Without independence, Scotland lacks the ability to break the control over investment flows exerted by big firms and international banks.

As for the argument that, in current circumstances, Scotland is being bailed out by rUK, consider this. Norway has roughly the same population as Scotland and is also having to contend with the impact of falling oil revenues. So what size of budget deficit is Norway running? Answer: none. For Norway is able to use the cushion of its Sovereign Wealth Fund, the world’s biggest, built up over the decades by saving and re-investing in equities some of the proceeds of its oil wealth. In other words, Norway used its oil bonanza to save for a rainy day. But Scotland, inside the UK, has been robbed of that opportunity.
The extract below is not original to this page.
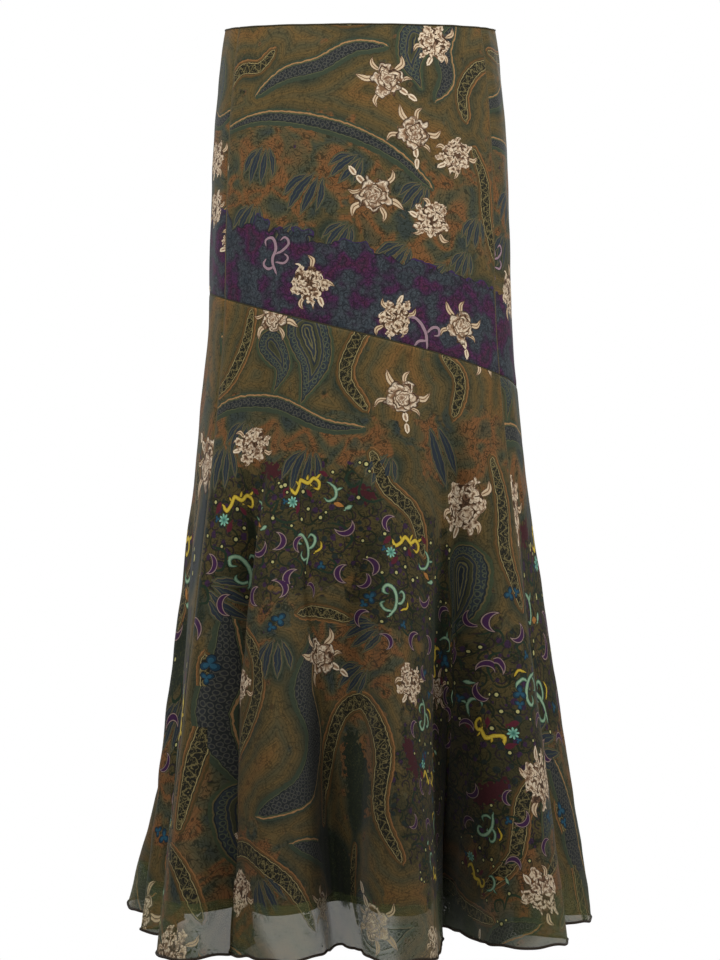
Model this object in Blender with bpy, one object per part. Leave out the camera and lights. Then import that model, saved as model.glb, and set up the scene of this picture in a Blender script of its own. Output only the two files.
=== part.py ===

Instead, the oil revenues were squandered by successive UK Governments on short-term tax cuts. If just 10 per cent of UK tax receipts from the North Sea had been put into an oil fund starting in 1980 and continuing until 2008, and if the nominal return had been three per cent, the value of the fund would be £24bn per annum. That’s more than enough to cover any deficit in Scotland’s budget, even allowing for any recent fall in share prices and company dividend payments. (I’m quoting figures from the respected academic Jim Gallagher, an advisor to the Better Together campaign.)

The argument that Scotland needs to cling to the Union because those nice folk in the Tory Treasury are always there to bail out we feckless Scots is palpable historical nonsense. From the discovery of North Sea oil onwards, the SNP argued vociferously for a Sovereign Oil Fund to be created, to save a proportion of the windfall tax revenues in perpetuity.

Any independent Scottish Government would have pursued this strategy. Today’s Scottish budget deficit would not exist if Scotland had been independent over the past 50 years. If anything, our alleged 9.5 per cent budget deficit was caused by the Union and the short-termism of genuinely feckless Tory and Labour governments at Westminster.

Arguing that we need to continue with this Unionist ball and chain is a recipe for national economic suicide for Scotland. That is the real lesson of GERS.